CIRO MURAYAMA RENDÓN
El 9 de febrero de este año se publicó el decreto por el que se reforman los artículos 3º y 31 de la Constitución para hacer obligatoria la educación media superior. La reforma constitucional incluyó artículos transitorios que establecían:1) que la obligatoriedad del Estado de garantizar la educación media superior se realizará de forma gradual y creciente a partir del ciclo 2012-2013 para lograr la cobertura total en 2021-2022; 2) que en los 180 días siguientes a la entrada en vigor del decreto, el Congreso de la Unión y las legislaturas de los estados deberían adecuar las normas aplicables en la materia y, 3) que en los presupuestos federal, de las entidades federativas y los municipios se incluirán los recursos necesarios para dar cumplimiento a la obligatoriedad, y que se implementarán presupuestos plurianuales para asegurar una mayor inversión en infraestructura en el bachillerato.
Ayer se vencieron los 180 días de vigencia del decreto. El Congreso de la Unión hizo una simple modificación al artículo 9º de la Ley General de Educación para decir que el Estado promoverá y atenderá la “educación media superior y superior”, mientras que en los congresos locales predomina el franco incumplimiento en la reforma a la ley de educación respectiva. En unos días inicia el ciclo escolar 2012-2013 sin que las autoridades educativas hayan explicado qué medidas han tomado para incrementar la oferta pública de educación media superior. Y veremos si en los criterios generales de política económica, a presentarse el mes próximo, se incluyen la ampliación de recursos y los presupuestos plurianuales.
Llevar el bachillerato universal del papel a la realidad requiere de una sólida estrategia de política pública que, entre otras cosas, contenga estimaciones expresas a escala nacional y por entidad de las necesidades presupuestales, del número de escuelas a construir, de maestros a formar y contratar, así como metas anuales de ampliación de la matrícula.

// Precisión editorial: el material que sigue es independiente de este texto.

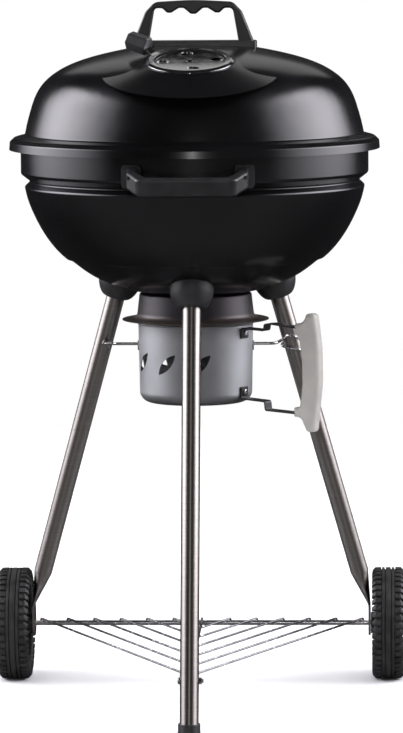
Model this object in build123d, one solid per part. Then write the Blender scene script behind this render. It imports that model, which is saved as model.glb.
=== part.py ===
from build123d import *
import os
from math import atan, cos, degrees, pi, radians, sin, sqrt

# Kettle charcoal grill on three legs: a domed lid over a pressed bowl, two wheels on the rear legs, a wire
# shelf over the axle and an ash bucket that hangs under the bowl. Millimetres, +Z up, front towards -Y.
# Everything is modelled round the kettle's own axis and moved at the end, so that the origin is the
# centre of the whole grill's footprint on the ground.

# ---- Driving dimensions ----
SHEET = 1.2                 # enamelled steel of the bowl and the lid
SEAT_GAP = 0.3              # between a loose piece and what it rests on
PRESS_GAP = 0.05            # radial room of a shaft in its hole

BOWL_R = 235.2              # outside of the straight upper band
GROOVE_R = 222.3            # bottom of the pressed-in groove that carries the cooking grate
GROOVE_Z = 705.8
STEP_Z = 599.4              # pressed step that carries the charcoal grate
STEP_OUT_R = 174.6
STEP_IN_R = 169.2
BOWL_BOTTOM_Z = 552.0
RIM_BEAD_R = 3.6

LID_LIP_R = 250.6
LID_LIP_Z = 748.5
LID_FLANGE_Z = 764.4        # outside of the flange where it turns down into the lip
LID_FLANGE_R = 244.0
LID_FOOT_R = 229.4
LID_FOOT_Z = 768.2
LID_TOP_Z = 887.0

VENT_Y = -134.0             # middle of the vent pad, in front of the axis
VENT_Z = 870.4
VENT_TILT = 13.5
PAD_R = 61.0
PAD_FLARE = 3.5             # how far the pad's side widens for each millimetre down
POCKET_FLARE = 1.5          # the same for the hollow behind the pad, for each millimetre up
DAMPER_R = 58.0
DAMPER_SHEET = 1.0
VENT_HOLE_R = 8.5
VENT_HOLE_PCD_R = 36.0
VENT_HOLE_COUNT = 4
DAMPER_HOLE_ANGLE = 8.0
LID_HOLE_ANGLE = 23.0
TAB_ANGLE = 151.0
RIVET_R = 2.5

LID_HANDLE_HALF = 80.5
LID_HANDLE_TOP_Z = 948.5
LID_HANDLE_DEPTH = 25.0
LID_HANDLE_ROUND = 3.0
SHIELD_TOP_Z = 893.5
SHIELD_HALF_X = 85.0
SHIELD_HALF_Y = 20.0
SHIELD_SHEET = 1.2
LID_SCREW_X = 70.0
LID_SCREW_R = 3.0

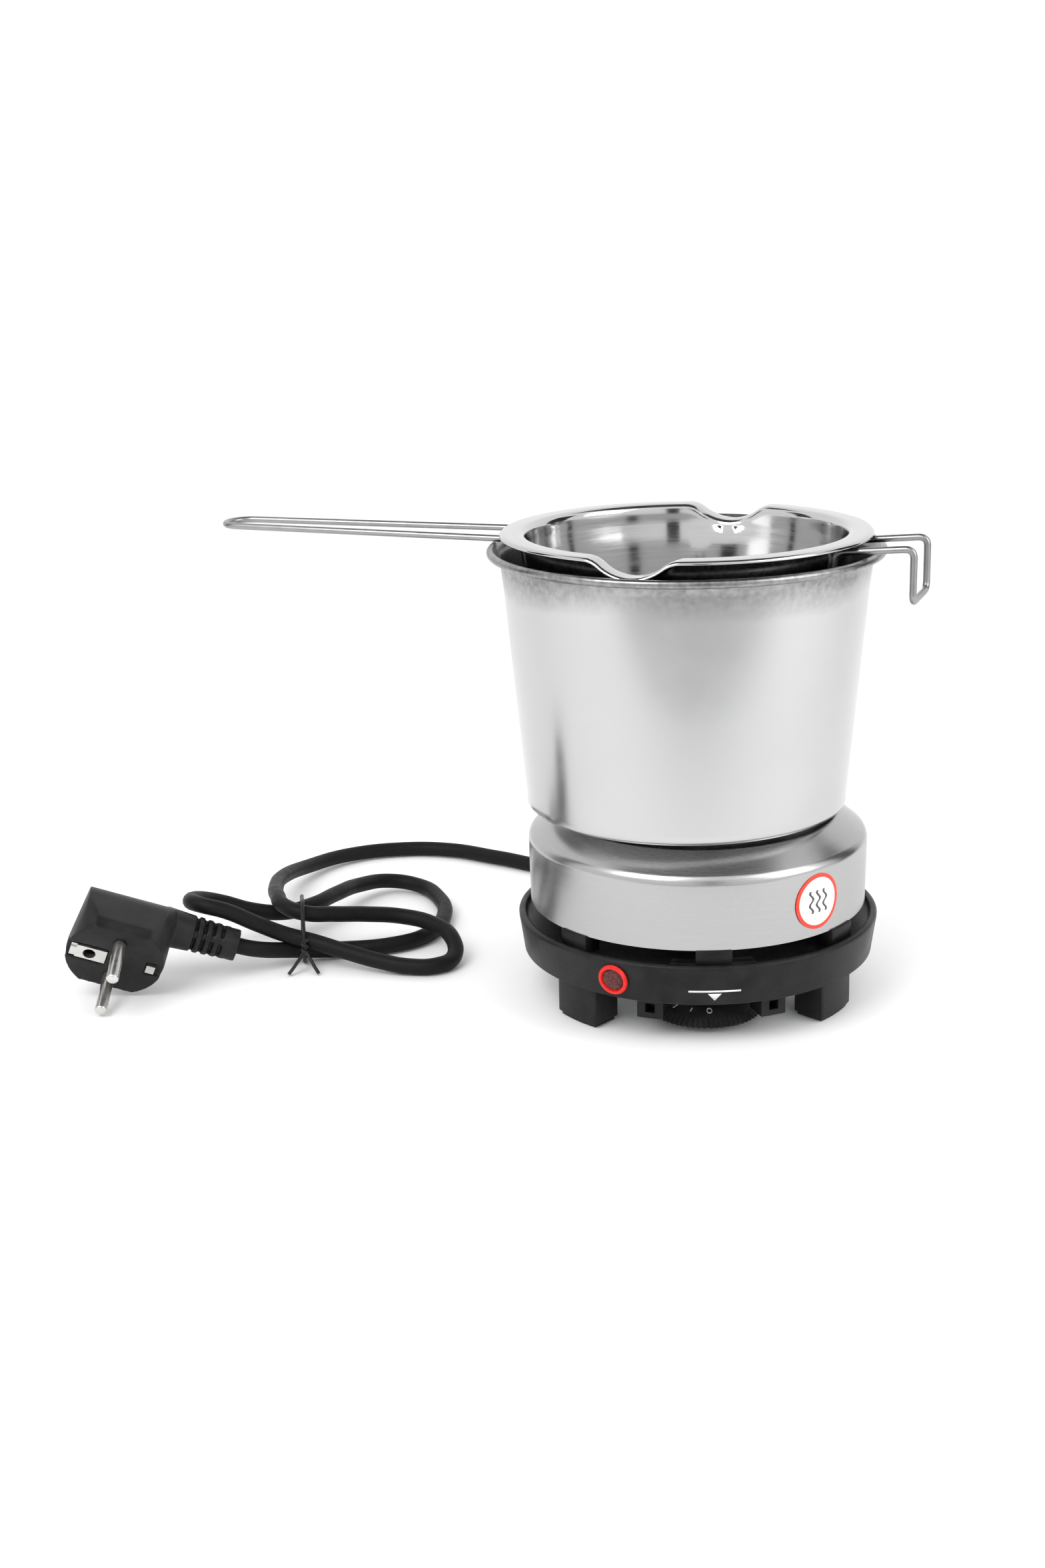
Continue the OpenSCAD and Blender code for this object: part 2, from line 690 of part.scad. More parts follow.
module plug_pins() {
    color([0.8, 0.8, 0.8]) in_plug_frame() for (s = [-1, 1]) translate([0, s * pin_gap / 2, -7.5]) {
        cylinder(r = pin_root_r - 0.02, h = 7.5 + eps, $fn = 48);
        translate([0, 0, 7.5]) cylinder(r = pin_r, h = pin_len - 0.6, $fn = 48);
        translate([0, 0, 7.5 + pin_len - 0.6 - eps]) cylinder(r1 = pin_r, r2 = pin_r - 0.6, h = 0.6, $fn = 48);
    }
}

module plug_earth_contacts() {
    color([0.8, 0.8, 0.78]) in_plug_frame() {
        difference() {
            translate([-17.6, -3.3, -2.5]) cube([14.2, 6.6, 2.2]);
            translate([-10, 0, -5]) cylinder(r = 2.5, h = 9, $fn = 48);
            translate([-17.7, -3.4, -0.9]) cube([2.4, 1.6, 2]);
            translate([-17.7, 1.8, -0.9]) cube([2.4, 1.6, 2]);
        }
        translate([12.6, -2, -2.5]) cube([3.4, 4, 2.4]);
    }
}

// The twist tie: a flattened wire loop round the four strands, and its twisted ends
module twist_tie() {
    color([0.05, 0.05, 0.06]) {
        tube([
            [-157.4, 23.7, 11], [-157.8, 24.7, 15.2], [-158.2, 29.5, 19.6], [-158.5, 34, 23],
            [-158.8, 39.5, 24], [-159.6, 46, 21.6], [-160.8, 56, 18.8], [-161.6, 64, 17.4],
            [-162.2, 68.8, 13.8], [-162, 67.8, 9], [-161, 58, 4.6], [-159.6, 44, 1.4],
            [-158.5, 34, 0.75], [-158.2, 28.4, 1.6], [-157.8, 25.2, 5.5], [-157.3, 23.7, 9]
        ], 0.6);
        tube([[-157.4, 23.6, 10.2], [-159.5, 20.5, 6], [-162.5, 17, 1]], 0.6);
        tube([[-157.3, 23.6, 9.6], [-155, 20.5, 6], [-152.5, 17.5, 1]], 0.6);
    }
}

module water_wall(t) {
    polygon([
        [0, t], [water_base_r - 3, t], [water_base_r - 0.9, 0.9 + t * 0.4], [water_base_r - t, 3],
        [water_wall_r - t, rim_top - water_base_z - 3], [0, rim_top - water_base_z - 3]
    ]);
}

module water_pot() {
    h = rim_top - water_base_z;
    color([0.8, 0.81, 0.82]) translate([pot_shift, 0, water_base_z]) rotate_extrude() {
        difference() {
            water_wall(0);
            water_wall(sheet);
            translate([0, sheet]) square([water_base_r - 3, 10]);
            translate([0, h - 3 - eps]) square([100, 2]);
        }
        polygon([
            [water_wall_r - sheet, h - 3.2], [water_wall_r, h - 3.2], [rim_r - bead_r - 1.4, h - 1.2],
            [rim_r - bead_r, h - 1.2], [rim_r - bead_r, h - 0.2], [rim_r - bead_r - 1.8, h - 0.2]
        ]);
        translate([rim_r - bead_r, h - bead_r]) circle(r = bead_r, $fn = 48);
    }
}

module in_melting_frame() {
    translate(pot_turn_axis) rotate([0, 0, pot_turn]) children();
}

module melt_wall(t) {
    bottom = flange_top - melt_depth;
    polygon([
        [0, bottom + t], [melt_base_r - 5, bottom + t], [melt_base_r - 1.5, bottom + 1.5 + t * 0.4],
        [melt_base_r - t, bottom + 6], [mouth_r + sheet - t, flange_top - 4],
        [mouth_r + sheet - t, flange_top + (t > 0 ? 5 : 0)], [0, flange_top + (t > 0 ? 5 : 0)]
    ]);
}

// A pouring spout: a round-bottomed channel pressed across the flange, pointing along -Y
module spout_channel(r, y0, y1) {
    translate([0, -y0, flange_top + spout_lift]) rotate([90, 0, 0]) cylinder(r = r, h = y1 - y0);
}

module melting_pot() {
    color([0.84, 0.85, 0.86]) in_melting_frame() difference() {
        union() {
            rotate_extrude() {
                difference() {
                    melt_wall(0);
                    melt_wall(sheet);
                }
                polygon([
                    [mouth_r, flange_top - 1], [mouth_r + 0.8, flange_top - sheet],
                    [flange_r - 1, flange_top - sheet - 0.4], [flange_r, flange_top - 1.6],
                    [flange_r, flange_top - 0.8], [flange_r - 0.8, flange_top], [mouth_r + 1, flange_top]
                ]);
            }
            for (side = [0, 180]) rotate([0, 0, side]) intersection() {
                spout_channel(spout_r + sheet, mouth_r - 0.4, flange_r + 0.3);
                translate([-20, -flange_r - 2, flange_top - 12]) cube([40, 16, 12]);
            }
        }
        for (side = [0, 180]) rotate([0, 0, side]) spout_channel(spout_r, mouth_r - 6, flange_r + 5);
    }
}

// A handle's wire starts and ends as a short leg welded to the pot's wall under the flange
module long_handle() {
    half = handle_gap / 2;
    x = sqrt(weld_r * weld_r - half * half);
    end = handle_reach - wire_r;
    color([0.72, 0.73, 0.74]) in_melting_frame() rotate([0, 0, 180]) tube(rounded([
        [x - weld_lean, -half, wire_z - weld_drop], [x, -half, wire_z], [end, -loop_r, wire_z],
        [end, loop_r, wire_z], [x, half, wire_z], [x - weld_lean, half, wire_z - weld_drop]
    ], [3.5, 8.4, 8.4, 3.5]), wire_r, 16);
}

module hook_handle() {
    half = 13.5;
    top = wire_z + hook_rise;
    low = wire_z - hook_drop;
    x = sqrt(weld_r * weld_r - half * half);
    color([0.72, 0.73, 0.74]) in_melting_frame() tube(rounded([
        [x - weld_lean, -half, wire_z - weld_drop], [x, -half, wire_z], [hook_reach, -half, top],
        [hook_reach, -half, low], [hook_reach, half, low],
        [hook_reach, half, top], [x, half, wire_z], [x - weld_lean, half, wire_z - weld_drop]
    ], [3.5, 4, 3.5, 3.5, 4, 3.5]), wire_r, 16);
}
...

En este país ya es más fácil reformar la Constitución que contar con un buen ejercicio de planeación, programación y presupuestación. Los legisladores prometieron un derecho a los jóvenes, pero no se preguntaron qué esfuerzo de gasto habría que hacer ni se preocuparon por definir de dónde se obtendrían los recursos adicionales.
Los datos dan cuenta de nuestro rezago en la materia: el V Informe de Gobierno del Presidente Calderón reveló que en el ciclo 2011-2012 había 4.3 millones de alumnos en bachillerato, pero la población en edad de cursar esos estudios, de acuerdo a los datos del último censo, alcanzaría los 8.7 millones de jóvenes, por lo que la cobertura es inferior al 50%.
Además el 17% de los alumnos de bachillerato va a escuelas privadas, el doble que en primaria y secundaria (donde los de escuelas particulares son el 8%), lo que indica una insuficiente oferta de educación media superior pública que favorece al sector privado. De seguir las cosas como están, con escasez de lugares en los bachilleratos públicos y con padres que ahora tienen la obligación de enviar a sus hijos a la educación media superior, la reforma constitucional puede acabar sirviendo como un mecanismo de canalización de demanda a las prepas privadas.
En lo que va del siglo el gasto público por alumno en la educación media superior ha descendido (crece más el número de alumnos que el presupuesto), hay una enorme disparidad regional en el acceso a estos estudios (75% en el DF y 36% en Michoacán), y es el nivel con mayores índices de reprobación y deserción, por lo que se ha convertido en un canal de expulsión del sistema educativo de decenas de miles de jóvenes al año.
La demografía, la inseguridad pública, la ética y hasta la Constitución exigen una auténtica política de Estado para la incorporación masiva de los jóvenes a la educación media superior, pero los responsables del Estado –léase el conjunto de los partidos políticos- parecen no saber atender otra agenda que la propia.